__Description of the task__. Your task is to copy every line of this material exactly.

__Information provided__.
------------------------------------------------------------------------

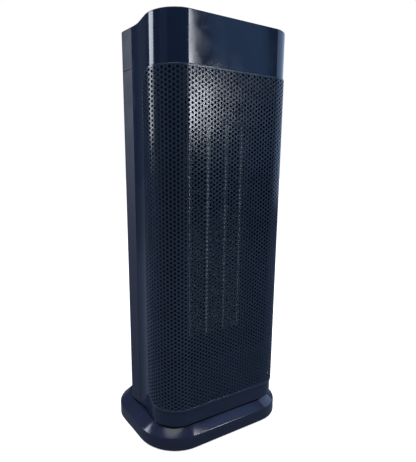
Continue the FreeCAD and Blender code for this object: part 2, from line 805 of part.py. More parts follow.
def make_rear_shells():
    """Rear housing with the intake window and the cord hole, and the cap above its seam."""
    housing = new_body("rear_housing")
    front_edge = size("shell_split") + SEAM
    groove = size("cap_groove")
    step = size("cap_seam") - groove
    outer = new_sketch(housing, "XY_Plane", size("tower_bottom"))
    draw_polygon(outer, rear_outline(0, front_edge))
    add_pad(housing, outer, step - size("tower_bottom"))
    neck = new_sketch(housing, "XY_Plane", step)
    draw_polygon(neck, rear_outline(groove, front_edge))
    add_pad(housing, neck, groove)
    inner = new_sketch(housing, "XY_Plane", size("tower_bottom"))
    draw_polygon(inner, rear_outline(WALL, 0))
    add_pocket(housing, inner, size("cap_seam") - size("tower_bottom"))
    for inset in (WALL, groove, 0):
        round_rear(housing, inset)
    window = new_sketch(housing, "XZ_Plane", -(HALF_DEPTH + CUT_SPARE))
    half = size("door_width") / 2
    draw_polygon(window, box_corners(-half, half, size("door_bottom"), size("door_top")))
    draw_circle(window, CORD_X, CORD_Z, GLAND_HOLE)
    add_pocket(housing, window, WALL + CUT_SPARE * 2)

    cap = new_body("rear_top_cap")
    outer = new_sketch(cap, "XY_Plane", size("cap_seam"))
    draw_polygon(outer, rear_outline(0, front_edge))
    height = size("tower_top") - size("cap_seam")
    add_pad(cap, outer, height)
    inner = new_sketch(cap, "XY_Plane", size("cap_seam"))
    draw_polygon(inner, rear_outline(WALL, 0))
    add_pocket(cap, inner, height - WALL)
    for inset in (WALL, 0):
        round_rear(cap, inset)
    round_top(cap)
    grip = new_sketch(cap, "XZ_Plane", -(HALF_DEPTH + CUT_SPARE))
    draw_polygon(grip, box_corners(-HANDLE_HALF, HANDLE_HALF, HANDLE_LOW, HANDLE_HIGH))
    add_pocket(cap, grip, WALL + CUT_SPARE * 2)


def make_handle_cup():
    """Recess for the fingers behind the opening in the rear top cap."""
    back = HALF_DEPTH - HANDLE_BACK
    outer = solid_box("cup_outside", -HANDLE_HALF, back - HANDLE_REACH, HANDLE_LOW,
                      2 * HANDLE_HALF, HANDLE_REACH, HANDLE_HIGH - HANDLE_LOW)
    inner = solid_box("cup_inside", HANDLE_WALL - HANDLE_HALF, back - HANDLE_REACH + HANDLE_WALL,
                      HANDLE_LOW + HANDLE_WALL, 2 * (HANDLE_HALF - HANDLE_WALL), HANDLE_REACH,
                      HANDLE_HIGH - HANDLE_LOW - 2 * HANDLE_WALL)
    cut("handle_cup", outer, inner)


def make_tower_floor():
    inset = WALL + FLOOR_PLAY
    floor = prism("tower_floor", tower_outline(inset), size("tower_bottom"), FLOOR_THICK,
                  holes=[(0, 0, size("neck_bore"))])
    round_front(floor, inset)
    round_rear(floor, inset)


def make_intake_door():
    """Slotted door that clips into the back, with the dust filter on its inside."""
    half = size("door_width") / 2 - size("door_play")
    bottom = size("door_bottom") + size("door_play")
    height = size("door_top") - size("door_bottom") - size("door_play") * 2
    door = new_body("intake_door")
    plate = new_sketch(door, "XZ_Plane", -HALF_DEPTH)
    draw_polygon(plate, box_corners(-half, half, bottom, bottom + height))
    add_pad(door, plate, WALL)
    slot = new_sketch(door, "XZ_Plane", -HALF_DEPTH - CUT_SPARE)
    low = bottom + DOOR_BORDER
    ends = half - DOOR_SIDE
    for left, right in ((-ends, -DOOR_RIB), (DOOR_RIB, ends)):
        draw_polygon(slot, box_corners(left, right, low, low + size("slot_height")))
    first = add_pocket(door, slot, WALL + CUT_SPARE * 2)
    pattern = door.newObject("PartDesign::LinearPattern", "intake_slots")
    pattern.Originals = [first]
    pattern.Direction = (slot, ["V_Axis"])
    bind(pattern, "Length", size("slot_pitch") * (DOOR_SLOTS - 1))
    pattern.Occurrences = DOOR_SLOTS
    door.Tip = pattern
    DOC.recompute()
    filter_half = half - FILTER_BORDER
    keep(solid_box("dust_filter", -filter_half, HALF_DEPTH - WALL - FILTER_THICK, bottom + FILTER_ENDS,
                   filter_half * 2, FILTER_THICK, height - FILTER_ENDS * 2), "dust_filter")


# ---------------------------------------------------------------- heating element

def bar_x(place):
    """Bars are spaced evenly from one side rail to the other."""
    reach = size("element_width") / 2 - size("heater_bar") / 2
    return reach * (2 * place / (BAR_COUNT - 1) - 1)


def make_element():
    front = -size("element_front")
    depth = size("element_depth")
    half = size("element_width") / 2
    rim = size("element_frame")
    proud = FRAME_PROUD
    outside = solid_box("element_frame_outside", -(half + FRAME_RAIL), front - proud,
                        size("element_bottom") - rim, (half + FRAME_RAIL) * 2, depth + 2 * proud,
                        ELEMENT_HEIGHT + rim * 2)
    inside = solid_box("element_frame_inside", -half, front - 2 * proud, size("element_bottom"),
                       half * 2, depth + 4 * proud, ELEMENT_HEIGHT)
    cut("element_frame", outside, inside)
    bars = []
    fins = []
    for place in range(BAR_COUNT):
        left = bar_x(place) - size("heater_bar") / 2
        bars.append(solid_box(f"bar_{place}", left, front, size("element_bottom"),
                              size("heater_bar"), depth, ELEMENT_HEIGHT))
    group("heating_bars", bars)
    for place in range(BAR_COUNT - 1):
        left = bar_x(place) + size("heater_bar") / 2
        width = bar_x(place + 1) - bar_x(place) - size("heater_bar")
        fins.append(solid_box(f"fin_stack_{place}", left, front, size("element_bottom"),
                              width, depth, ELEMENT_HEIGHT))
    group("heating_fins", fins)
    above = size("element_top") + rim
    keep(solid_box("thermal_fuse", -FUSE_LENGTH / 2, front + 4 * proud, above,
                   FUSE_LENGTH, FUSE_SIDE, FUSE_SIDE), "thermal_fuse")
    ring("thermostat", THERMOSTAT_RADIUS, None, above, THERMOSTAT_HEIGHT, x=THERMOSTAT_X, y=THERMOSTAT_Y)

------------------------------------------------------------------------

__Output for this task__.
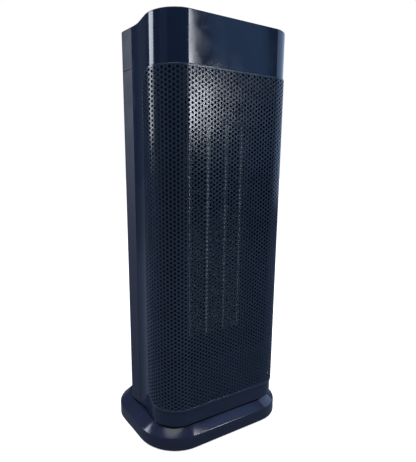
Continue the FreeCAD and Blender code for this object: part 2, from line 805 of part.py. More parts follow.
def make_rear_shells():
    """Rear housing with the intake window and the cord hole, and the cap above its seam."""
    housing = new_body("rear_housing")
    front_edge = size("shell_split") + SEAM
    groove = size("cap_groove")
    step = size("cap_seam") - groove
    outer = new_sketch(housing, "XY_Plane", size("tower_bottom"))
    draw_polygon(outer, rear_outline(0, front_edge))
    add_pad(housing, outer, step - size("tower_bottom"))
    neck = new_sketch(housing, "XY_Plane", step)
    draw_polygon(neck, rear_outline(groove, front_edge))
    add_pad(housing, neck, groove)
    inner = new_sketch(housing, "XY_Plane", size("tower_bottom"))
    draw_polygon(inner, rear_outline(WALL, 0))
    add_pocket(housing, inner, size("cap_seam") - size("tower_bottom"))
    for inset in (WALL, groove, 0):
        round_rear(housing, inset)
    window = new_sketch(housing, "XZ_Plane", -(HALF_DEPTH + CUT_SPARE))
    half = size("door_width") / 2
    draw_polygon(window, box_corners(-half, half, size("door_bottom"), size("door_top")))
    draw_circle(window, CORD_X, CORD_Z, GLAND_HOLE)
    add_pocket(housing, window, WALL + CUT_SPARE * 2)

    cap = new_body("rear_top_cap")
    outer = new_sketch(cap, "XY_Plane", size("cap_seam"))
    draw_polygon(outer, rear_outline(0, front_edge))
    height = size("tower_top") - size("cap_seam")
    add_pad(cap, outer, height)
    inner = new_sketch(cap, "XY_Plane", size("cap_seam"))
    draw_polygon(inner, rear_outline(WALL, 0))
    add_pocket(cap, inner, height - WALL)
    for inset in (WALL, 0):
        round_rear(cap, inset)
    round_top(cap)
    grip = new_sketch(cap, "XZ_Plane", -(HALF_DEPTH + CUT_SPARE))
    draw_polygon(grip, box_corners(-HANDLE_HALF, HANDLE_HALF, HANDLE_LOW, HANDLE_HIGH))
    add_pocket(cap, grip, WALL + CUT_SPARE * 2)


def make_handle_cup():
    """Recess for the fingers behind the opening in the rear top cap."""
    back = HALF_DEPTH - HANDLE_BACK
    outer = solid_box("cup_outside", -HANDLE_HALF, back - HANDLE_REACH, HANDLE_LOW,
                      2 * HANDLE_HALF, HANDLE_REACH, HANDLE_HIGH - HANDLE_LOW)
    inner = solid_box("cup_inside", HANDLE_WALL - HANDLE_HALF, back - HANDLE_REACH + HANDLE_WALL,
                      HANDLE_LOW + HANDLE_WALL, 2 * (HANDLE_HALF - HANDLE_WALL), HANDLE_REACH,
                      HANDLE_HIGH - HANDLE_LOW - 2 * HANDLE_WALL)
    cut("handle_cup", outer, inner)


def make_tower_floor():
    inset = WALL + FLOOR_PLAY
    floor = prism("tower_floor", tower_outline(inset), size("tower_bottom"), FLOOR_THICK,
                  holes=[(0, 0, size("neck_bore"))])
    round_front(floor, inset)
    round_rear(floor, inset)


def make_intake_door():
    """Slotted door that clips into the back, with the dust filter on its inside."""
    half = size("door_width") / 2 - size("door_play")
    bottom = size("door_bottom") + size("door_play")
    height = size("door_top") - size("door_bottom") - size("door_play") * 2
    door = new_body("intake_door")
    plate = new_sketch(door, "XZ_Plane", -HALF_DEPTH)
    draw_polygon(plate, box_corners(-half, half, bottom, bottom + height))
    add_pad(door, plate, WALL)
    slot = new_sketch(door, "XZ_Plane", -HALF_DEPTH - CUT_SPARE)
    low = bottom + DOOR_BORDER
    ends = half - DOOR_SIDE
    for left, right in ((-ends, -DOOR_RIB), (DOOR_RIB, ends)):
        draw_polygon(slot, box_corners(left, right, low, low + size("slot_height")))
    first = add_pocket(door, slot, WALL + CUT_SPARE * 2)
    pattern = door.newObject("PartDesign::LinearPattern", "intake_slots")
    pattern.Originals = [first]
    pattern.Direction = (slot, ["V_Axis"])
    bind(pattern, "Length", size("slot_pitch") * (DOOR_SLOTS - 1))
    pattern.Occurrences = DOOR_SLOTS
    door.Tip = pattern
    DOC.recompute()
    filter_half = half - FILTER_BORDER
    keep(solid_box("dust_filter", -filter_half, HALF_DEPTH - WALL - FILTER_THICK, bottom + FILTER_ENDS,
                   filter_half * 2, FILTER_THICK, height - FILTER_ENDS * 2), "dust_filter")


# ---------------------------------------------------------------- heating element

def bar_x(place):
    """Bars are spaced evenly from one side rail to the other."""
    reach = size("element_width") / 2 - size("heater_bar") / 2
    return reach * (2 * place / (BAR_COUNT - 1) - 1)


def make_element():
    front = -size("element_front")
    depth = size("element_depth")
    half = size("element_width") / 2
    rim = size("element_frame")
    proud = FRAME_PROUD
    outside = solid_box("element_frame_outside", -(half + FRAME_RAIL), front - proud,
                        size("element_bottom") - rim, (half + FRAME_RAIL) * 2, depth + 2 * proud,
                        ELEMENT_HEIGHT + rim * 2)
    inside = solid_box("element_frame_inside", -half, front - 2 * proud, size("element_bottom"),
                       half * 2, depth + 4 * proud, ELEMENT_HEIGHT)
    cut("element_frame", outside, inside)
    bars = []
    fins = []
    for place in range(BAR_COUNT):
        left = bar_x(place) - size("heater_bar") / 2
        bars.append(solid_box(f"bar_{place}", left, front, size("element_bottom"),
                              size("heater_bar"), depth, ELEMENT_HEIGHT))
    group("heating_bars", bars)
    for place in range(BAR_COUNT - 1):
        left = bar_x(place) + size("heater_bar") / 2
        width = bar_x(place + 1) - bar_x(place) - size("heater_bar")
        fins.append(solid_box(f"fin_stack_{place}", left, front, size("element_bottom"),
                              width, depth, ELEMENT_HEIGHT))
    group("heating_fins", fins)
    above = size("element_top") + rim
    keep(solid_box("thermal_fuse", -FUSE_LENGTH / 2, front + 4 * proud, above,
                   FUSE_LENGTH, FUSE_SIDE, FUSE_SIDE), "thermal_fuse")
    ring("thermostat", THERMOSTAT_RADIUS, None, above, THERMOSTAT_HEIGHT, x=THERMOSTAT_X, y=THERMOSTAT_Y)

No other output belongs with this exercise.